This is the fourth leg of the BBC's splendid Berkshire Way, from Hamstead Marshall to Newbury (4.75 miles). The walk begins in Hamstead Marshall and heads north, climbing across some delightful open fields. After crossing a lane, you enter the vast, privately owned, Hamstead Park. Quite quickly you come on the extraordinary sight shown in the photo below.
The background is easy enough: the church of St Mary. But what of the two sets of gate posts? In fact, as you look around, no less than eight sets can be identified.
We were also struck by the contrast between the yellow hay wheels which littered the field and the deep green of the grass.

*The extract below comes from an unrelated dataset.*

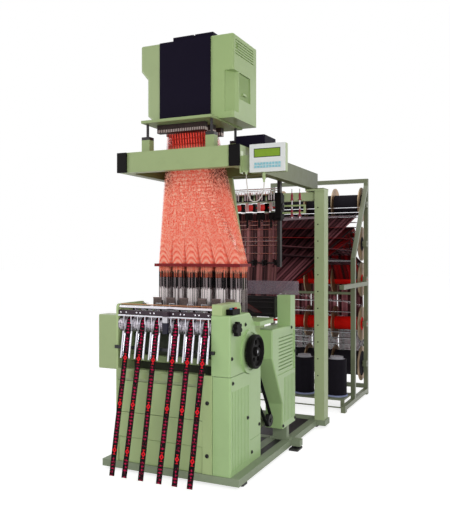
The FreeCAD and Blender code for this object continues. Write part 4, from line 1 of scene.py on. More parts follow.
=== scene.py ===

Shortly after this we took a wrong turn (excuse: the path had been diverted from its correct course) and wondered more deeply into the park and towards the newer great house. A classic country house park with some lovely trees. We saw a grey heron take off from the stream at the bottom of the slope.
Leaving the park, you cross the river Kennet with this delightful view of the (private) Craven fishery. The Craven family were lords of the manor from the time of the first Earl into the mid twentieth century and their name lingers on in many places in the village.

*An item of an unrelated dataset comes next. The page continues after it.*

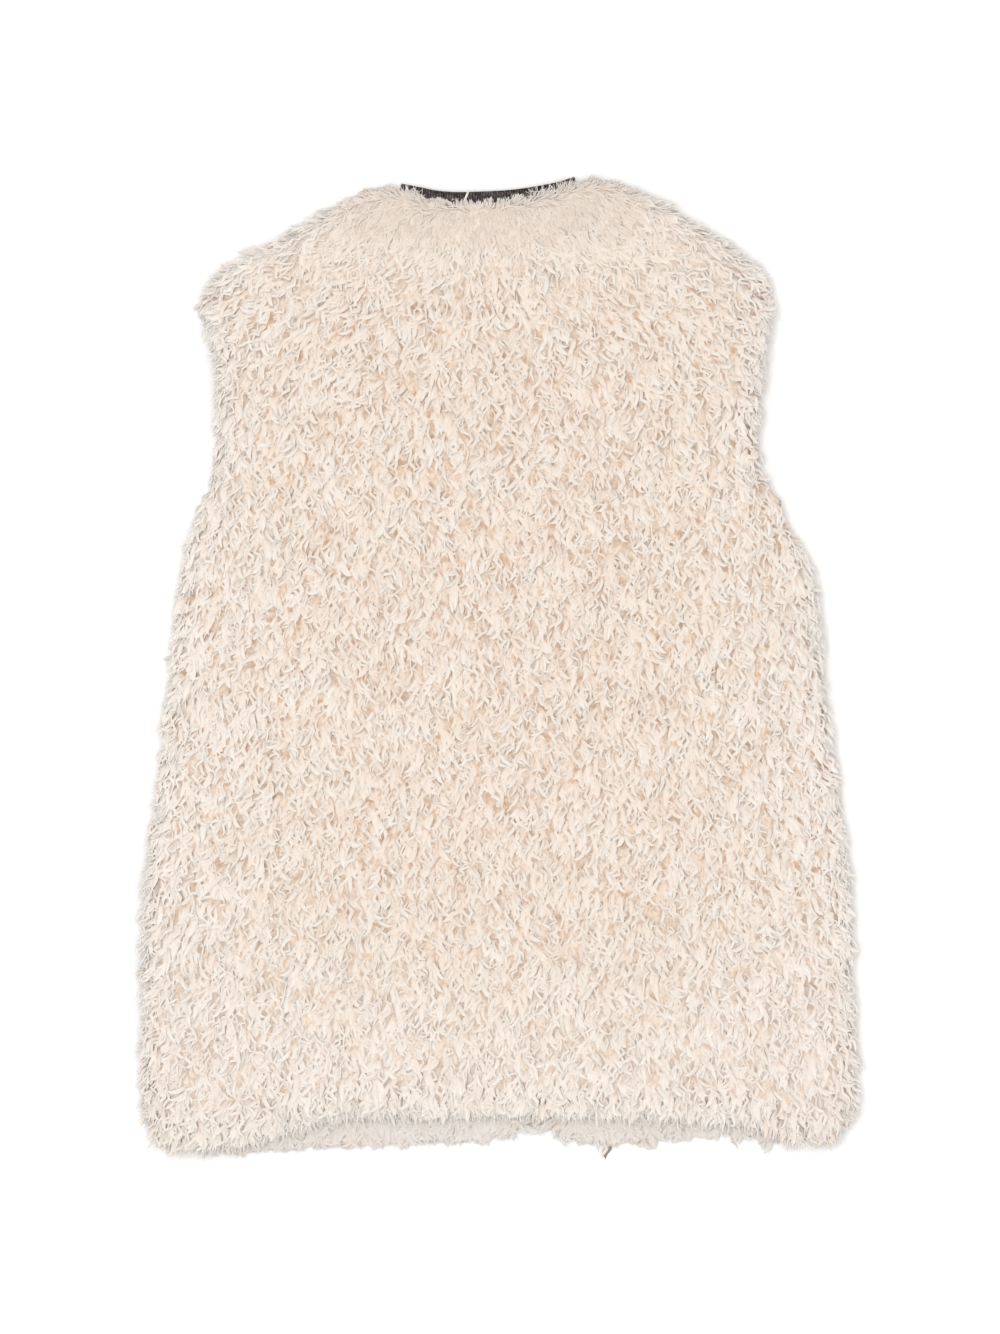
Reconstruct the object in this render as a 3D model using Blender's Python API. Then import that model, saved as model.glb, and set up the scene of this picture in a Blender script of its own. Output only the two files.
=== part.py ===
"""Faux fur vest, laid flat on its two fronts with its back up.

The frame: +X is to the right and +Y towards the neck as the back is looked down on, +Z is up
from the surface that the vest lies on. The origin is the middle of the vest's box, on that surface.
Every length is in metres. Heights in the tables count up the garment, from the line of its lowest
hem, and the middle line runs down its back.

The fronts lie underneath with their pile pressed flat. The back lies on them with its pile
standing, and its hem ends a little above theirs, so that both fronts and the opening between
them show below it. A tape is sewn inside the back of the neck and shows above the fur.
"""

import math
import random

import bmesh
import bpy
import numpy as np

# Thicknesses, from the surface up
PRESSED_PILE = 0.0117
CLOTH = 0.002
STANDING_PILE = 0.022
SEAM_GAP = 0.0003

# Locks of the pile, as they are raised in the solids
LOCK_PITCH = 0.0205
LOCK_RISE = 0.0052
EDGE_LOCK_RISE = 0.0031
LOCK_LEAN = 0.0056
LOCK_UNEVEN = 0.0014
EDGE_NOTCH = 0.0034
EDGE_ROUNDING = 0.030
EDGE_LIFT = 0.40

# How the pile is combed: sideways for each step down, at the widest line and at a shoulder's end
SIDE_SPREAD = 0.35
HALF_WIDTH = 0.26
SHOULDER_SPREAD = 1.5
HALF_SHOULDER = 0.22
SHOULDER_LOW = 0.52
SHOULDER_HIGH = 0.68

# How far a wall's flat underside keeps inside its widest line
UNDERSIDE_INSET = 0.005
FRONT_UNDERSIDE_INSET = 0.007
FRONT_LOCK_INSET = 0.008
FRONT_LOCK_DROP = 0.0035
FRONT_CLOTH_INSET = 0.017

# The neck tape
TAPE_SHOWS = 0.0070
TAPE_HIDDEN = 0.010
TAPE_THICKNESS = 0.0015
TAPE_ROLL_RADIUS = 0.0013
TAPE_ROLL_SIDES = 7
TAPE_SECTIONS = 26

# How much of the tape shows from its left end to its right: place along it, share of its widest
TAPE_SHARES = ((0.0, 0.62), (0.12, 1.0), (0.45, 1.0), (1.0, 0.55))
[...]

From there on, the route follows the Kennet and Avon canal for three miles or so into the centre of Newbury. The canal is very pretty at this time of year with lots of wild flowers and even some yellow water lilies just coming into flower.
The official directions are very vague about the last part of the route, simply saying that you should look out for Victoria Park on the left. In fact after the instructions run out, you cross the delightful Newbury Lock island, approach the bridge below, climb up and across the road and continue on the tow path until you do indeed find the park on the left.
Rating: four stars. Varied and interesting.
Map: Explorer 158 (Newbury and Hungerford).
We saw four concrete pillboxes beside the canal: one by a weir and the others near to bridges. We had a few jokes about defending Newbury from water-borne assault, but what were they for?
It appears, from some internet research, that they can be traced back to 1940. Following the fall of France, General Sir Richard Ironside was placed in charge of home defence and developed plans for a 'crust' of coastal pillboxes to cover beaches and impede landings, followed by inland road blocks at defiles manned by the Home Guard and finally extended defence lines running across country for miles to try to contain a German penetration. The idea was to compartmentalise the country and delay the Germans long enough for more mobile forces to counter attack.
According to Wikipedia, more than 50 defensive lines were constructed around
England, the GHQ (General Headquarters) Stop Line being the longest and most important, designed to protect and the Industrial heartland. It ran from London Taunton, along the Kennet valley, round to the south of London and on to Essex and ultimately Yorkshire. The GHQ stop line was divided into sections known by colours and the Kennet and Avon canal was GHQ Stop Line Blue.